While most speakers Thursday evening praised the agreement, Las Vegas Mayor Oscar Goodman expressed disgust.

"I am very unhappy about this process," said Goodman, who is chairman of the convention authority board.

He said Gibbons never spoke to him about taking money from the convention authority for highway construction. The convention business is the "lifeline and blood of our economy," Goodman said.

But Atkinson, perhaps involved more than any legislator in crafting the agreement, cut Goodman’s remarks short.

"I take exception this was done improperly," he said. "Some of us worked for months on this. This is what we settled on."

Goodman fired back that it was Atkinson who had asked him to speak and then sat down.

Rossi Ralenkotter, the convention authority’s president, and lawyer John Swendseid testified that taking $20 million a year in room tax revenue will not affect the convention authority’s current contracts, including a bond to renovate the convention center.

In five years, the number of hotel rooms in Las Vegas will increase from 132,000 to 170,000, Ralenkotter said.

"We recognize the impact on traffic. We need to move our visitors in and out of Las Vegas," he said.

The convention authority chief served on a task force that proposed the Legislature raise $3.8 billion to build 10 super-highway projects between 2008-15. Because of inflation, the cost of the projects has been estimated at $5 billion by Nevada Department of Transportation Director Susan Martinovich.

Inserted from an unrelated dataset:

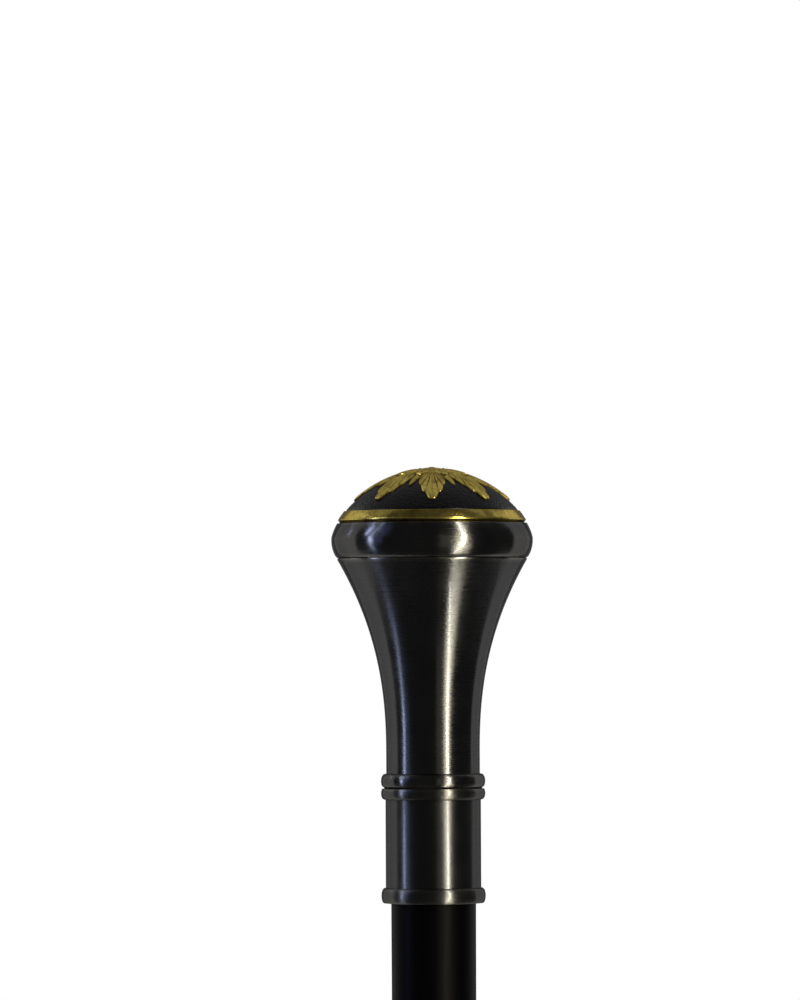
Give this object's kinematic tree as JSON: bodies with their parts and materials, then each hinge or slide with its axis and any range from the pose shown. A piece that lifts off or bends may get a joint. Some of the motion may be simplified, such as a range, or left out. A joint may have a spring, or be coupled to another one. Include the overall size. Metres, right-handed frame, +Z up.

Clark County lobbyist Mike Alastuey and veteran lobbyists Myron Leavitt, who represents several Nevada cities, expressed reluctant support for using property tax revenue to build roads.

Alastuey said Clark County had planned to use that money for parks and recreation improvements.

But Leavitt said that reducing traffic congestion is sometimes a higher priority, calling it "a sad fact of life."